In 1968, Grandpa Martino moved from the house next to ours to live with Aunt Mary and Uncle Angelo on the south side of Roanoke because being all alone in the home place was just getting too difficult. After all, there was no indoor plumbing and only the cook stove and an old, oil-burning furnace provided heat against the winter cold. And so it was that, for some reason, Dad went into Grandpa’s cellar on New Year’s Eve Day that year and noticed one lonely bottle of Grandpa’s wine sitting on the ledge where the wine was kept. When Dad saw it, he stood frozen for a moment because he realized that he was looking at the last bottle of wine from Grandpa’s last vintage. So he carefully picked it up and took it with him down to Aunt Mary’s house to give it to Grandpa. When he got there, he found that Grandpa was alone and he showed him the bottle and said, “Here Pop, you should drink this. It’s the last one.”
Grandpa said “ No, you take it home with you.”
Dad said “Come on, I’ll open it and we’ll have a glass together.”
Dad told me that he and Grandpa sat there, just the two of them, and finished this incredibly special bottle of wine. Grandpa passed away the following winter (December 26, 1969).
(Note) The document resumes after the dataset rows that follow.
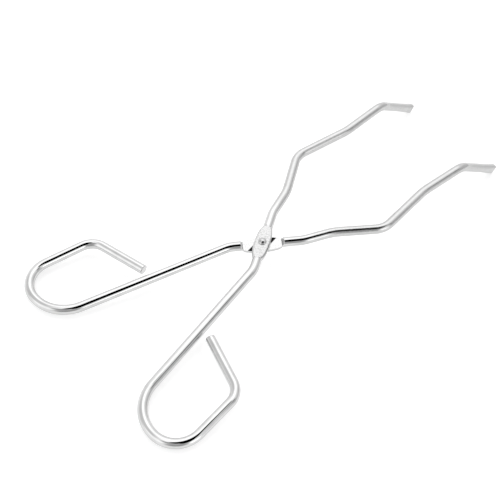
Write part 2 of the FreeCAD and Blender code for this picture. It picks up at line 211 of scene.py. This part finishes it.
def make_world():
    world = bpy.data.worlds.new("light_tent")
    bpy.context.scene.world = world
    world.use_nodes = True
    tree = world.node_tree
    tree.nodes.clear()
    place = tree.nodes.new("ShaderNodeTexCoord")
    brightness = None
    for name, bearing, elevation, inner, outer, level in TENT_AREAS:
        facing = tree.nodes.new("ShaderNodeVectorMath")
        facing.operation = "DOT_PRODUCT"
        facing.inputs[1].default_value = direction(bearing, elevation)
        tree.links.new(place.outputs["Generated"], facing.inputs[0])
        inside = tree.nodes.new("ShaderNodeMapRange")
        inside.name = name
        inside.interpolation_type = "SMOOTHSTEP"
        inside.inputs["From Min"].default_value = math.cos(math.radians(outer))
        inside.inputs["From Max"].default_value = math.cos(math.radians(inner))
        tree.links.new(facing.outputs["Value"], inside.inputs["Value"])
        painted = tree.nodes.new("ShaderNodeMix")
        painted.inputs["B"].default_value = level
        tree.links.new(inside.outputs["Result"], painted.inputs["Factor"])
        if brightness is None:
            painted.inputs["A"].default_value = TENT_BRIGHTNESS
        else:
            tree.links.new(brightness, painted.inputs["A"])
        brightness = painted.outputs["Result"]
    background = tree.nodes.new("ShaderNodeBackground")
    output = tree.nodes.new("ShaderNodeOutputWorld")
    tree.links.new(brightness, background.inputs["Strength"])
    tree.links.new(background.outputs["Background"], output.inputs["Surface"])


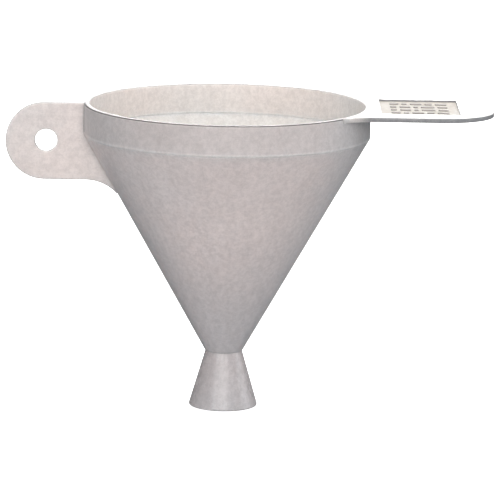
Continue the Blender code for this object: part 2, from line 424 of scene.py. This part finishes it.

I hope I live to be very old, as old as Grandpa was and I hope that I continue to experience the wonders of wine, just as he did. Thus far, I’ve had some exquisite tasting experiences. I’ve enjoyed some excellent wines in many wonderful settings and have countless, special memories of these times. God willing, I hope to have many, many more. But I say this without hesitation; I would gladly trade all that I’ve had and all that I will have, to be granted the gift of sitting at that table at Aunt Mary’s house on December 31, 1968 with my Dad and my Grandpa to help them finish that last bottle of wine.